The unexpected delight of the tour was Komi herself. On the hour long minibus trip to her house through the chaotic Delhi traffic, she told us about herself and how she came to be a tour leader for Urban Adventures.

Komi’s motivation for becoming a tour guide was in large part down to her parents – and her grandmother., who is often also present for the tour but was sadly absent for ours due to illness. Her mum had worked right up until the birth of Komi’s younger brother, with Komi being looked after by her grandmother. But by the time Komi’s brother came along, grandma wasn’t able to look after him the same way she had Komi, so Babita had to stop working and become a full-time mum. She supported Komi’s aspirations to make a career for herself, in part, because she wanted her daughter to live the life she hadn’t been able to.

Komi’s motivation also stemmed from the desire to achieve financial independence and support her family. When she was a teenager, an unscrupulous tenant in her parents’ house brought a lawsuit against them and forced them to move out of their house for three years. During that time, her father struggled to support the entire family – and Komi decided that she wanted to help him out.

So she resolved to work as a tour guide. It was a risk – as a teenager, she’d been pretty shy. And her mother was dubious about her choice of career. Thankfully, her grandmother was supportive (and in India, the approval of the elders of the family carries an enormous amount of weight). So she went for an interview, Intrepid saw her potential, and she was hired.
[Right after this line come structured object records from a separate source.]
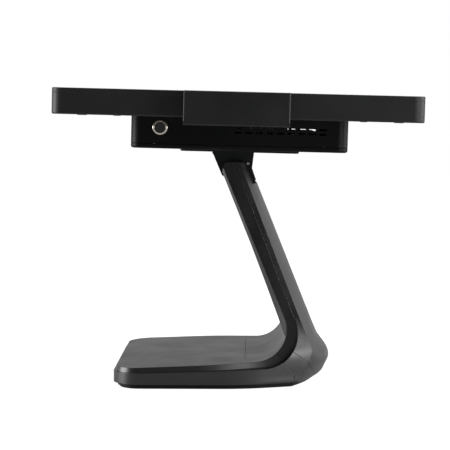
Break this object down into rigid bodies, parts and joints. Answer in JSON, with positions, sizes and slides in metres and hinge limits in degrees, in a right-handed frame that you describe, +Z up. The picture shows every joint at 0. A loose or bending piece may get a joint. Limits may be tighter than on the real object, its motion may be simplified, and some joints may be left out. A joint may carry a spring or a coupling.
{
  "type": "pos touchscreen terminal",
  "caption": "Point-of-sale terminal: a tilting touch display with a rear computer box and side card reader, on a leaning one-leg stand with a flat base.",
  "frame": {"origin": "on the table, under the middle of the base, on the stand's plane of symmetry", "axes": "+Z up, -Y towards the user (front), +X the terminal's right side, where the card reader is"},
  "size_m": [0.396, 0.3004, 0.2604],
  "materials": {
    "black_plastic": "fine textured black ABS",
    "stand_black": "satin black painted shell",
    "black_metal": "black powder coat",
    "steel": "plain steel",
    "screw_black": "black oxide screws",
    "ring_metal": "machined metal ring",
    "cap_black": "dark button cap",
    "rubber": "black rubber",
    "screen_glass": "dark coated cover glass",
    "lcd": "dark display surface",
    "board": "green solder mask",
    "alu": "plain aluminium",
    "iron": "cast iron"
  },
  "bodies": {
    "stand": {"base_shell": "stand_black", "cable_cover": "stand_black", "heel_cover": "stand_black", "neck_rear_cover": "stand_black", "neck_front_cover": "stand_black", "neck_arm": "black_metal", "base_plate": "black_metal", "anti_slip_ring": "rubber", "ballast": "iron", "base_screws": "screw_black"},
    "head": {"head_back_cover": "black_plastic", "bezel_frame": "black_plastic", "glass_gasket": "rubber", "touch_glass": "screen_glass", "lcd_panel": "lcd", "lcd_brackets": "steel", "display_board": "board", "head_bumpers": "rubber", "back_cover_screws": "screw_black", "box_housing": "black_plastic", "box_bottom_cover": "black_plastic", "standoffs": "steel", "mainboard": "board", "heat_sink": "alu", "memory_module": "board", "solid_state_drive": "alu", "speaker": "black_plastic", "dc_jack": "black_plastic", "lan_jack": "alu", "drawer_jack": "black_plastic", "video_port": "steel", "serial_port": "steel", "usb_ports": "steel", "button_body": "ring_metal", "button_nut": "ring_metal", "button_spring": "steel", "reader_base": "black_plastic", "reader_body": "black_plastic", "reader_wall": "black_plastic", "reader_board": "board", "read_head": "steel", "mounting_plate": "black_metal", "plate_screws": "screw_black", "hinge_bracket": "black_metal", "bracket_screws": "screw_black", "stop_pins": "steel", "hinge_shaft": "steel", "friction_washers": "steel", "shaft_nuts": "steel"},
    "button": {"button_cap": "cap_black"}
  },
  "joints": [
    {"name": "head_tilt", "type": "hinge", "parent": "stand", "child": "head", "pos_m": [0, 0.026, 0.186], "axis": [1, 0, 0], "range_deg": [0, 90]},
    {"name": "power_button", "type": "slide", "parent": "head", "child": "button", "axis": [-1, 0, 0], "range_m": [0, 0.0015], "stiffness_N_per_m": 900, "springref_m": -0.0006, "deforming": ["button_spring"]}
  ]
}
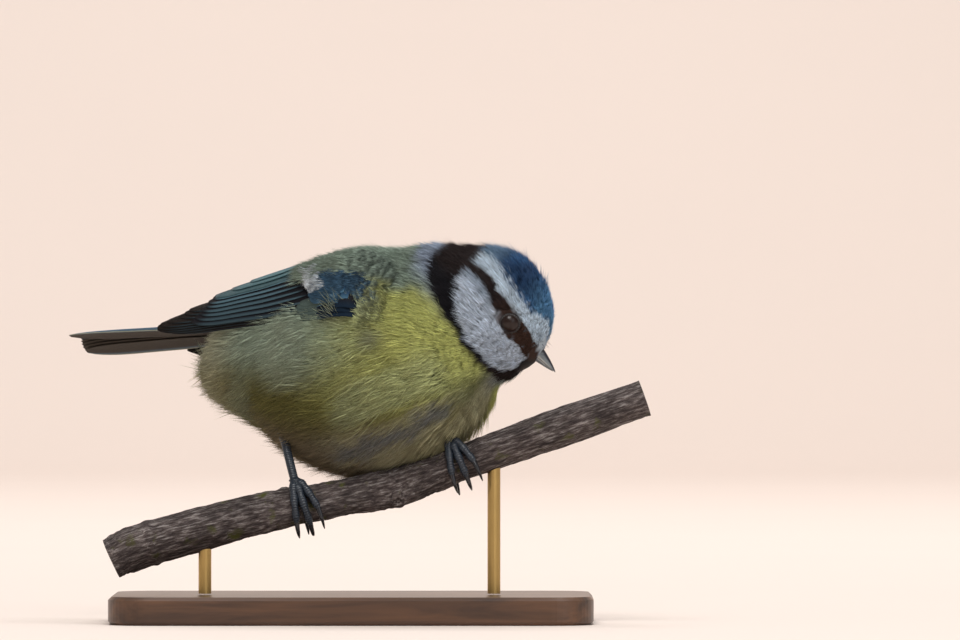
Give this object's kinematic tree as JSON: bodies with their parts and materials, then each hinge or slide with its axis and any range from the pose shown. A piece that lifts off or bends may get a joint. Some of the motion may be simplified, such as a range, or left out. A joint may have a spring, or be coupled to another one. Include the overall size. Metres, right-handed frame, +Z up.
{
  "type": "blue tit model",
  "caption": "Life-size still model of a blue tit, plump and leaning forward, gripping a short cut branch held by rods on a flat oblong base.",
  "frame": {"origin": "centre of the flat underside of the display base", "axes": "+X along the base's length, the way that the bird faces; -Y towards the viewer of the picture; +Z up"},
  "size_m": [0.1371, 0.0736, 0.0882],
  "materials": {
    "base_wood": "dark oiled wood with a satin finish and fine straight grain",
    "rod_brass": "satin brass rod, lightly brushed",
    "bark": "dark grey-brown bark with pale lengthwise cracks and a little green moss, cut ends bare",
    "body_plumage": "soft matt plumage, grey-green back, yellow-green breast and flank, dark stripe down the belly",
    "head_plumage": "soft matt plumage, blue cap, white cheek and brow, dark eye stripe, collar and bib",
    "eye": "very dark brown, wet gloss",
    "bill": "dark grey horn with paler cutting edges, satin",
    "tail_feathers": "blue-grey vanes with darker inner webs and a thin pale outer edge",
    "wing_feathers": "dark vanes with blue to teal outer edges and a white wing bar",
    "leg_skin": "slate-blue horny scales, satin"
  },
  "bodies": {
    "root": {"stand_base": "base_wood", "stand_rod_1": "rod_brass", "stand_rod_2": "rod_brass", "perch": "bark", "torso": "body_plumage", "neck": "body_plumage", "head": "head_plumage", "eye_right": "eye", "eye_left": "eye", "bill_upper": "bill", "bill_lower": "bill", "tail": "tail_feathers", "wing_right": "wing_feathers", "wing_left": "wing_feathers", "leg_right": "leg_skin", "leg_left": "leg_skin", "foot_right": "leg_skin", "foot_left": "leg_skin"}
  },
  "joints": []
}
But there was still opposition from various people, including neighbours and family friends. Tour guiding is a respectable job, but to many people, it's not a job for a woman. Young women can do things like have jobs and study, but if they don’t have a plan for themselves – or if they aren’t successful – then marriage looms over them, almost as a consequence. Komi's certainly not opposed to the idea of marriage, but she wants it to be on her own terms, rather than anyone else's idea.

A year into the job, a lot has changed. Komi has changed – thanks to the support and mentoring she got from Intrepid, the bubbly young woman who is totally at ease inviting strangers into her home emerged from behind the shy teenager. The attitudes of her friends and neighbours changed. When they saw her success she was having – and the fun – the criticisms dried up and were even replaced by enquiries as to whether Intrepid was hiring. Babita often helps does the cooking on these tours (Komi admits that she once confused fennel and cumin when making bread and it didn't go down well), and Komi is glad that she can help her mother start to make a role for herself in the world other than that of a wife and mother. And now, after Komi was made tour leader of the year twice, Intrepid is exclusively hiring women as tour guides to redress the balance in their workforce (and, we suspect, to find more talent like Komi’s).

It’s an inspiring story, and one that has been covered in much loftier publications than ours, including the Guardian. But it is a story of Delhi, not yet a story of the whole of India, according to Komi.

Her family were attracted to Delhi in the first place because of its progressive and multicultural makeup – a far cry from the more rigidly traditional attitudes found in the smaller towns and villages. Komi’s parents married for love in a country where 60% of the marriages are arranged. The prevailing attitude is that everything women do should contribute to their value as a wife.

When Komi returns to Jaipur to visit her grandmother, other women come up to her and start offering their sons as prospective husbands, hoping to reel her in by listing his career and his salary. They can’t believe that her hair has been dyed, and ask her mother what she ate during her pregnancy to colour Komi’s hair. There’s a mixture of fascination and disdain for her looks, her un-ladylike manner, and her independence. Even her mother wasn’t sure when Komi got tattoos (“Who will marry you now?” she asked. “A boy with tattoos”, came the reply). And it’s for this reason that Komi would rather stay in Delhi, with all its poverty, noise and chaos, than move back out to where her lifestyle would be frowned upon, or even impossible.

The afternoon with Komi was just what we wanted out of this trip. It's been a glance into one person's experience living in their country - and its given us a whole lot to think about and watch for as we see more of this part of the world. We hope that more young women feel able to follow Komi's example in future, and that they in turn support their children the way Komi's parents supported her - and as she'll no doubt inspire her children should the time come.



  1. Thank you J and G for your appreciation!!
    It means a lot..

  2. I've been waiting for this moment......

    What's "chickpea flower"?!

  3. Amazing write up guys, thanks for sharing.